Performance impact: C# vs C++ classes

  • Thread starter Thread starter Chuck Bowling
  • Start date Start date
C

Chuck Bowling

I have a library if C functions that will eventually get wrapped in a class.
The question is, should i wrap them in a C++ wrapper and call the wrapper
from C# or should I wrap the C functions in a C# wrapper? Anybody got any
insight on this? My primary goal is speed. This is an audio application that
can get pretty cpu intensive depending on how the user has it configured...
 
If you just need to make the C functions accesible from .NET, I'd
suggest creating a C# wrapper that PInvokes the functions. If
performance is critical you'll want to make very coarse grained
functions. The overhead of switching from manged code to unmanaged
code can be high - not something you'd want to do inside a tight loop
in perf critical situation.
 
Bart, I took a look at SWIG and it looks very interesting.
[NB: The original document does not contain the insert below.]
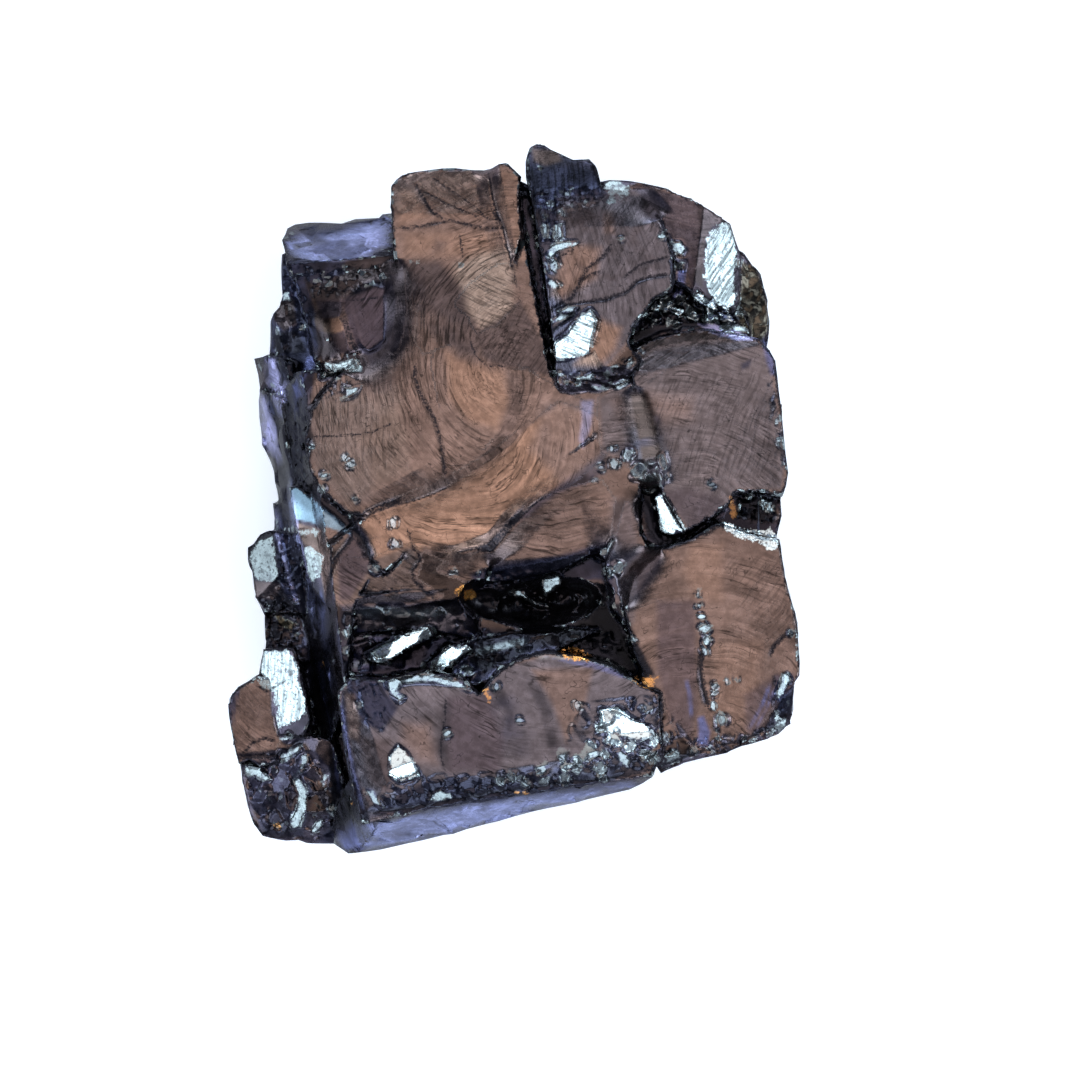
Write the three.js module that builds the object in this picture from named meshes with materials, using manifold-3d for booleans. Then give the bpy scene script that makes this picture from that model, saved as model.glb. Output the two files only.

I'll have to look
closer before I can decide if it'll be useful for what I'm doing, but in
either case it looks good. Thanks for the link.
 
Thanks for the reply Scott. I'm aware that most of the overhead is in
switching from unmanaged to managed. Mainly I was interested in finding out
if there might be any performance gain in switching to managed in C++
classes as opposed to PInvoke and C#.